From the ‘Weird Jobs’ file comes a new study of mummies in storage or on display at the Egyptian Museum in Cairo that utilized human ‘mummy sniffers’ to non-invasively determine whether smells were coming from the waxes, oil and perfumes used to preserve the mummies or from pesticides used to keep the bugs away or from deterioration due to mold, bacteria or microorganisms; the human noses described the mummy scents as “woody,” “spicy” and “sweet” with floral notes that could have come from pine and juniper resins used in embalming; technical sniffing instruments were used to measure and quantify air molecules emitted from the sarcophagi to determine the state of preservation without touching the mummies.
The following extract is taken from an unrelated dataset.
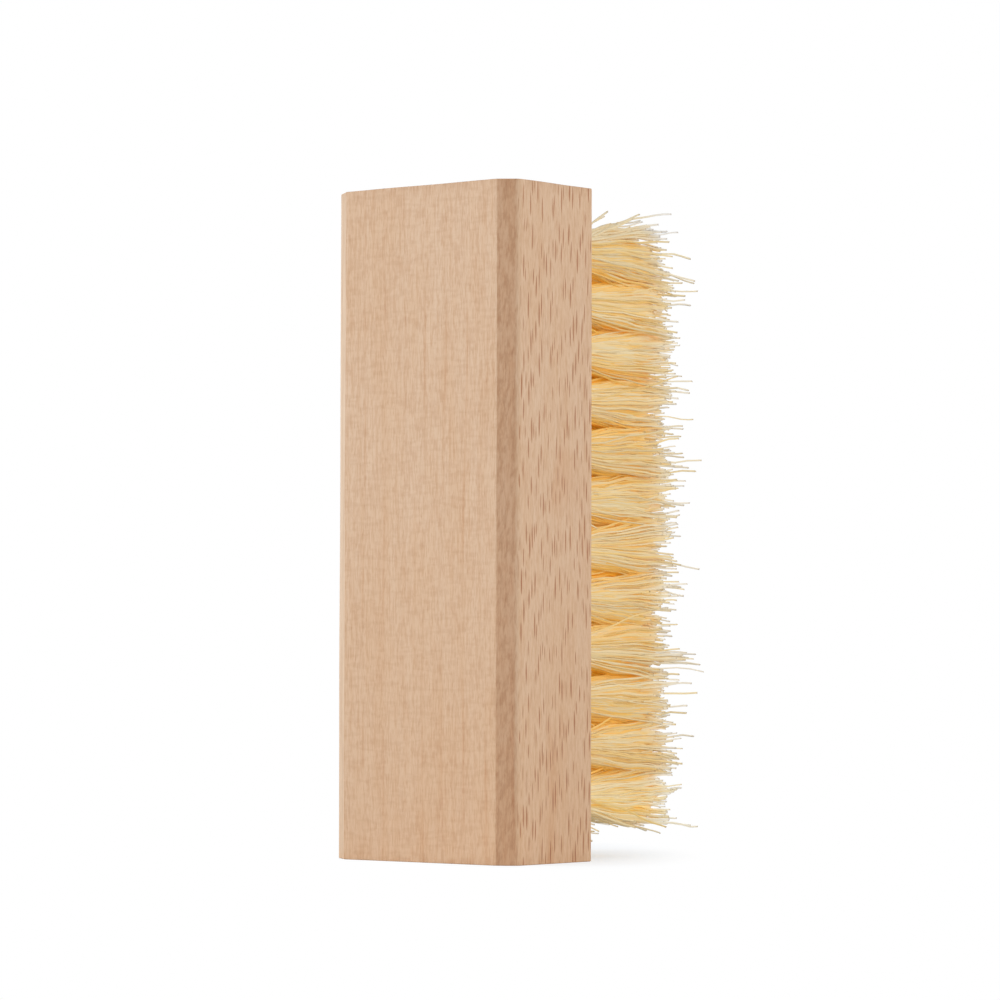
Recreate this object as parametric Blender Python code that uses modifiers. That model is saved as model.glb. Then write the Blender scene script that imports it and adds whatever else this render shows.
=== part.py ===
"""Wooden hand brush for shoes, standing on its end.

A one-piece beech block has a grid of blind holes drilled into its bristle face. Each hole holds one
tuft: a bundle of stiff plant fibre, folded in half over a flat wire anchor whose ends bite into the
wall of the hole. The block stands on its lower end, its plain back looks along -Y, and the bristles
point along +Y. The origin is the middle of the lower end face. Lengths are in metres.
"""

import math
import random

import bmesh
import bpy
from mathutils import Matrix, Vector

# Block
BLOCK_LENGTH = 0.130
BLOCK_WIDTH = 0.045
BLOCK_THICKNESS = 0.025
CHAMFER_ON_BACK = 0.0036
CHAMFER_ON_SIDE = 0.0028
EDGE_ROUNDING = 0.0006

# Grid of tuft holes
TUFTS_ALONG = 12
TUFTS_ACROSS = 4
END_MARGIN = 0.0122
SIDE_MARGIN = 0.0075
HOLE_DIAMETER = 0.0055
HOLE_DEPTH = 0.015
HOLE_SIDES = 8

# Flat wire anchor
ANCHOR_THICKNESS = 0.0005
ANCHOR_HEIGHT = 0.002
ANCHOR_BITE = 0.0005
FOLD_THICKNESS = 0.0012

# Bristle strands of one tuft, each a lock of fibres that swells to its belly and ends in a point
TRIM_LENGTH = 0.028
TRIM_SPREAD = 0.0015
STRANDS_PER_SIDE = 3
STRAND_SIDES = 3
BELLY_AT = 0.6
BELLY_FILL = 0.85
TIP_WANDER = 0.0004
ROOT_SINK = 0.001
END_LEAN = 0.0006
SIDE_LEAN = 0.002
LEAN_POWER = 5

# Room that neighbouring solids keep, and how far a cutter runs past the face it opens
CLEARANCE = 0.0003
CUT_PAST_FACE = 0.001

# Values that follow from the ones above
BRISTLE_FACE = BLOCK_THICKNESS / 2
PITCH_ALONG = (BLOCK_LENGTH - 2 * END_MARGIN) / (TUFTS_ALONG - 1)
PITCH_ACROSS = (BLOCK_WIDTH - 2 * SIDE_MARGIN) / (TUFTS_ACROSS - 1)
HOLE_RADIUS = HOLE_DIAMETER / 2
ROOT_RADIUS = HOLE_RADIUS - CLEARANCE
ANCHOR_LENGTH = HOLE_DIAMETER + 2 * ANCHOR_BITE
ANCHOR_LEVEL = -HOLE_DEPTH + CLEARANCE + FOLD_THICKNESS + ANCHOR_HEIGHT / 2

# The strands stand in a square grid. Its corner strands fit inside the root, and its outer tips
# stay inside the tuft's own cell of the hole grid, so that no two strands anywhere can cross
GRID_REACH = (STRANDS_PER_SIDE - 1) / 2
ROOT_STEP = ROOT_RADIUS / (GRID_REACH * math.sqrt(2) + 0.5)
ROOT_STRAND_RADIUS = (ROOT_STEP - CLEARANCE) / 2
HALF_CELL = (min(PITCH_ALONG, PITCH_ACROSS) - CLEARANCE) / 2
TIP_STEP = (HALF_CELL - TIP_WANDER) / GRID_REACH
BELLY_STEP = ROOT_STEP + BELLY_AT * (TIP_STEP - ROOT_STEP)
ROOM_BETWEEN_BELLIES = BELLY_STEP / 2 - BELLY_AT * TIP_WANDER
ROOM_AT_CELL_EDGE = GRID_REACH * (TIP_STEP - BELLY_STEP) + (1 - BELLY_AT) * TIP_WANDER
BELLY_RADIUS = BELLY_FILL * min(ROOM_BETWEEN_BELLIES, ROOM_AT_CELL_EDGE)

# A tuft is modelled along its own +Z, and this turn lays that axis along the world's +Y
HOLE_TURN = Matrix.Rotation(math.radians(-90), 4, "X")


def clear_scene():
    """Removes what the startup file holds."""
    for obj in list(bpy.data.objects):
        bpy.data.objects.remove(obj, do_unlink=True)


def new_collection(name):
    collection = bpy.data.collections.new(name)
    bpy.context.scene.collection.children.link(collection)
    return collection


def plain_material(name, color, roughness):
    """A Principled material of one colour, in linear values."""
    material = bpy.data.materials.new(name)
    material.use_nodes = True
    shader = material.node_tree.nodes["Principled BSDF"]
    shader.inputs["Base Color"].default_value = (*color, 1.0)
    shader.inputs["Roughness"].default_value = roughness
    shader.inputs["Metallic"].default_value = 0.0
    material.diffuse_color = (*color, 1.0)
    return material


def object_from_bmesh(name, bm, collection, material=None):
    """Turns a bmesh into a named object and frees the bmesh."""
    mesh = bpy.data.meshes.new(name)
    bm.to_mesh(mesh)
    bm.free()
    obj = bpy.data.objects.new(name, mesh)
    if material:
        mesh.materials.append(material)
    collection.objects.link(obj)
    return obj


def as_helper(obj):
    """Marks an object as a cutter: it shapes another one and isn't part of the brush."""
    obj.hide_render = True
    obj.display_type = "WIRE"
    return obj


def hole_places():
    """Row, column and centre of each hole mouth. Rows run along the block, columns across it."""
    for row in range(TUFTS_ACROSS):
        x = (row - (TUFTS_ACROSS - 1) / 2) * PITCH_ACROSS
        for column in range(TUFTS_ALONG):
            z = BLOCK_LENGTH / 2 + (column - (TUFTS_ALONG - 1) / 2) * PITCH_ALONG
            yield row, column, Vector((x, BRISTLE_FACE, z))


def add_drum(bm, radius, bottom, top, matrix):
    """A closed prism whose flats lie at the radius. A flat, not a corner, faces the anchor's ends."""
    half_side = math.pi / HOLE_SIDES
    corner_radius = radius / math.cos(half_side)
    lift = Matrix.Translation((0, 0, (bottom + top) / 2))
    bmesh.ops.create_cone(
        bm,
        cap_ends=True,
        segments=HOLE_SIDES,
        radius1=corner_radius,
        radius2=corner_radius,
        depth=top - bottom,
        matrix=matrix @ lift @ Matrix.Rotation(half_side, 4, "Z"),
    )


def add_anchor_bar(bm, room, matrix):
    """The flat wire anchor, grown by room on every side. Its length lies along the block's length."""
    size = (ANCHOR_THICKNESS + 2 * room, ANCHOR_LENGTH + 2 * room, ANCHOR_HEIGHT + 2 * room)
    place = Matrix.Translation((0, 0, ANCHOR_LEVEL))
    bmesh.ops.create_cube(bm, size=1.0, matrix=matrix @ place @ Matrix.Diagonal((*size, 1.0)))


def make_hole_cutters(collection):
    """One object with all the round holes, and one with the pockets that the anchors bite."""
    holes, pockets = bmesh.new(), bmesh.new()
    for _, _, mouth in hole_places():
        place = Matrix.Translation(mouth) @ HOLE_TURN
        add_drum(holes, HOLE_RADIUS, -HOLE_DEPTH, CUT_PAST_FACE, place)
        add_anchor_bar(pockets, CLEARANCE, place)
    return [
        as_helper(object_from_bmesh("hole_cutter", holes, collection)),
        as_helper(object_from_bmesh("anchor_pocket_cutter", pockets, collection)),
    ]


def block_outline():
    """Corners of the block's section, seen from its upper end, with the two chamfers at the back."""
    side = BLOCK_WIDTH / 2
    back, front = -BLOCK_THICKNESS / 2, BLOCK_THICKNESS / 2
    return [
        (-side + CHAMFER_ON_BACK, back),
        (side - CHAMFER_ON_BACK, back),
        (side, back + CHAMFER_ON_SIDE),
        (side, front),
        (-side, front),
        (-side, back + CHAMFER_ON_SIDE),
    ]


def make_block(collection, cutters, material):
    """The handle: the outline drawn out along the length, all edges eased, and the holes cut."""
    bm = bmesh.new()
    lower = [bm.verts.new((x, y, 0)) for x, y in block_outline()]
    upper = [bm.verts.new((x, y, BLOCK_LENGTH)) for x, y in block_outline()]
    bm.faces.new(reversed(lower))
    bm.faces.new(upper)
    for i in range(len(lower)):
        following = (i + 1) % len(lower)
        bm.faces.new((lower[i], lower[following], upper[following], upper[i]))
    block = object_from_bmesh("wood_block", bm, collection, material)
    easing = block.modifiers.new("eased edges", "BEVEL")
    easing.width = EDGE_ROUNDING
    easing.segments = 2
    easing.limit_method = "ANGLE"
    easing.angle_limit = math.radians(30)
    for cutter in cutters:
        cut = block.modifiers.new(cutter.name, "BOOLEAN")
        cut.operation = "DIFFERENCE"
        cut.object = cutter
    return block


def strand_template():
    """A pointed strand from z = 0 to z = 1: a spike of three sides with a ring of corners at its belly.

    The spike is cut across at the belly, and each ring is then brought to its own real radius.
    """
    bm = bmesh.new()
    bmesh.ops.create_cone(
        bm,
        cap_ends=True,
        segments=STRAND_SIDES,
        radius1=1.0,
        radius2=0.0,
        depth=1.0,
        matrix=Matrix.Translation((0, 0, 0.5)),
    )
    everything = bm.verts[:] + bm.edges[:] + bm.faces[:]
    bmesh.ops.bisect_plane(bm, geom=everything, plane_co=(0, 0, BELLY_AT), plane_no=(0, 0, 1))
    for vert in bm.verts:
        level = vert.co.z
        spike_radius = 1.0 - level
        if spike_radius > 0:
            radius = ROOT_STRAND_RADIUS if level < BELLY_AT / 2 else BELLY_RADIUS
            vert.co.x *= radius / spike_radius
            vert.co.y *= radius / spike_radius
    mesh = bpy.data.meshes.new("strand_template")
    bm.to_mesh(mesh)
    bm.free()
    return mesh


def add_strand(bm, template, root, tip, spin):
    """Copies the template, turns it about its axis and carries its rings from root to tip."""
    first_new = len(bm.verts)
    bm.from_mesh(template)
    bm.verts.ensure_lookup_table()
    turn = Matrix.Rotation(spin, 3, "Z")
    for vert in bm.verts[first_new:]:
        across = turn @ Vector((vert.co.x, vert.co.y, 0))
        vert.co = root.lerp(tip, vert.co.z) + across


def tuft_lean(row, column):
    """How far a tuft's tips stand out past its root: only the tufts round the rim lean.

    The turn that lays a tuft down sends its own +Y to the world's -Z, so the lean along is reversed.
    """
    across = 2 * row / (TUFTS_ACROSS - 1) - 1
    along = 2 * column / (TUFTS_ALONG - 1) - 1
    return Vector((SIDE_LEAN * across**LEAN_POWER, -END_LEAN * along**LEAN_POWER, 0))


def make_tuft(row, column, mouth, template, collection, cutters, material):
    """One folded bundle: its root in the hole, the anchor through the fold, and its strands."""
    chance = random.Random(TUFTS_ALONG * row + column)
    lean = tuft_lean(row, column)
    extras = bmesh.new()
    for i in range(STRANDS_PER_SIDE):
        for j in range(STRANDS_PER_SIDE):
            place = Vector((i - GRID_REACH, j - GRID_REACH, 0))
            wander = Vector((chance.uniform(-1, 1), chance.uniform(-1, 1), 0)) * TIP_WANDER
            length = TRIM_LENGTH + chance.uniform(-1, 1) * TRIM_SPREAD
            mouth_end = place * ROOT_STEP
            tip = place * TIP_STEP + wander + lean + Vector((0, 0, length))
            sunk_end = mouth_end.lerp(tip, -ROOT_SINK / length)
            add_strand(extras, template, sunk_end, tip, chance.uniform(0, math.tau))
    add_anchor_bar(extras, 0.0, Matrix.Identity(4))
    extra = as_helper(object_from_bmesh("tuft_extras", extras, cutters))

    bundle = bmesh.new()
    add_drum(bundle, ROOT_RADIUS, -HOLE_DEPTH + CLEARANCE, 0.0, Matrix.Identity(4))
    name = f"tuft_row{row + 1}_{column + 1:02d}"
    tuft = object_from_bmesh(name, bundle, collection, material)
    join = tuft.modifiers.new("strands and anchor", "BOOLEAN")
    join.operation = "UNION"
    join.object = extra

    bpy.context.view_layer.update()
    graph = bpy.context.evaluated_depsgraph_get()
    joined = bpy.data.meshes.new_from_object(tuft.evaluated_get(graph))
    tuft.modifiers.clear()
    tuft.data = joined
    bpy.data.objects.remove(extra, do_unlink=True)
    tuft.matrix_world = Matrix.Translation(mouth) @ HOLE_TURN
    return tuft


def main():
    clear_scene()
    brush = new_collection("shoe_brush")
    cutters = new_collection("cutters")
    beech = plain_material("beech", (0.68, 0.47, 0.32), 0.6)
    fibre = plain_material("plant_fibre", (0.75, 0.52, 0.24), 0.55)
    make_block(brush, make_hole_cutters(cutters), beech)
    template = strand_template()
    for row, column, mouth in hole_places():
        make_tuft(row, column, mouth, template, brush, cutters, fibre)


main()
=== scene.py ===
# %% [markdown]
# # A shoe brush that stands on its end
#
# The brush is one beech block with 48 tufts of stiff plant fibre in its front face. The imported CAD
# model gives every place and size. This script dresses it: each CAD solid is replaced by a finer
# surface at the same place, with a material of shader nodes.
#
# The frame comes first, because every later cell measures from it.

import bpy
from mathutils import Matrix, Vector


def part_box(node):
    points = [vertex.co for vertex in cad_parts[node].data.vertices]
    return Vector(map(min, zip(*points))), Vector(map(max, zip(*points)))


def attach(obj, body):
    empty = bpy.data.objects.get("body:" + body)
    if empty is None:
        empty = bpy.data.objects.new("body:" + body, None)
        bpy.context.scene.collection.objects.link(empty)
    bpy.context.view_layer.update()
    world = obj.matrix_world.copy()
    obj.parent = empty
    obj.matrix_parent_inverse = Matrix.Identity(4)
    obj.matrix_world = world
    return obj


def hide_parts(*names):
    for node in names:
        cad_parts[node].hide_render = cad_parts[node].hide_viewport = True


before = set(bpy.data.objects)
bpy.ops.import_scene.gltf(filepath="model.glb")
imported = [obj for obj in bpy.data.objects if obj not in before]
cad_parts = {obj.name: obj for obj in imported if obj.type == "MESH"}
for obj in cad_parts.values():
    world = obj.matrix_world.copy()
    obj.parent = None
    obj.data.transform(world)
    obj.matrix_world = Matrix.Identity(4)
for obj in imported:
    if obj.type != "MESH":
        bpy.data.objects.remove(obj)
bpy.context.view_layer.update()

# %% Tools and units
import math

import bmesh
import bpy
import numpy as np
from mathutils import Matrix, Vector

# Arrays of points are in millimetres, and metres come in only where a mesh is made
MM = 0.001

# %% [markdown]
# # Camera
#
# The photograph was taken from low down and from far away, so the upright edges look parallel and
# neither end face shows. Azimuth 0 would look straight at the wide back. The camera stands 39 degrees
# to the right of that, level with the lower part of the brush, and tilts up by two degrees. The
# numbers were fitted to the block's visible corners first, and then to all of its edges.

# %% Place the camera
CAMERA_AZIMUTH, CAMERA_ELEVATION, CAMERA_ROLL = 38.798, -2.0677, -0.1253
CAMERA_DISTANCE = 0.82513
AIM_RIGHT, AIM_HEIGHT = 0.007606, 0.069751
LENS_MM, SENSOR_MM = 153.03, 36.0


def add_object(name, data):
    """Puts a mesh, a lamp or a camera into the scene."""
    item = bpy.data.objects.new(name, data)
    bpy.context.scene.collection.objects.link(item)
    return item


def direction(azimuth, elevation):
    """The unit vector from the brush towards a place. Azimuth 0 faces the wide back squarely."""
    turn, lift = math.radians(azimuth), math.radians(elevation)
    return Vector((math.sin(turn) * math.cos(lift), -math.cos(turn) * math.cos(lift), math.sin(lift)))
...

We saw Sniff the Mummies open for Here Come the Mummies.
A new study led by Professor Jennifer Macalady at Penn State proposes a controversial theory that life is not hard to form and that evolutionary singularities required for human origins can be explained via mechanisms outside of intrinsic improbability, concluding that the probability of aliens resembling humans is much higher than expected; according to Macalady, "the evolution of complex life may be less about luck and more about the interplay between life and its environment, opening up exciting new avenues of research in our quest to understand our origins and our place in the universe"; lead author of the study Dr. Dan Mills, a postdoctoral researcher at The University of Munich, says: "We're arguing that intelligent life may not require a series of lucky breaks to exist" and "Perhaps it's only a matter of time, and maybe other planets are able to achieve these conditions more rapidly than Earth did, while other planets might take even longer". Once again, Star Trek was right.
We have paintings from 1000 years ago that show that humans haven’t really changed that much in their looks since 1025, but Google's ImageFX AI image generator sees some bigger changes over the next 1000 years; humans in 3025 will be shorter, darker, have more common features and less genetic diversity; have lower rates of mood disorders, be better looking, but have smaller brains; if we don’t like these predictions, scientists say we can use targeted gene editing with CRISPR-Cas9 to get the looks we prefer. Is the future a world of Jason Mamoa Mini-Mes?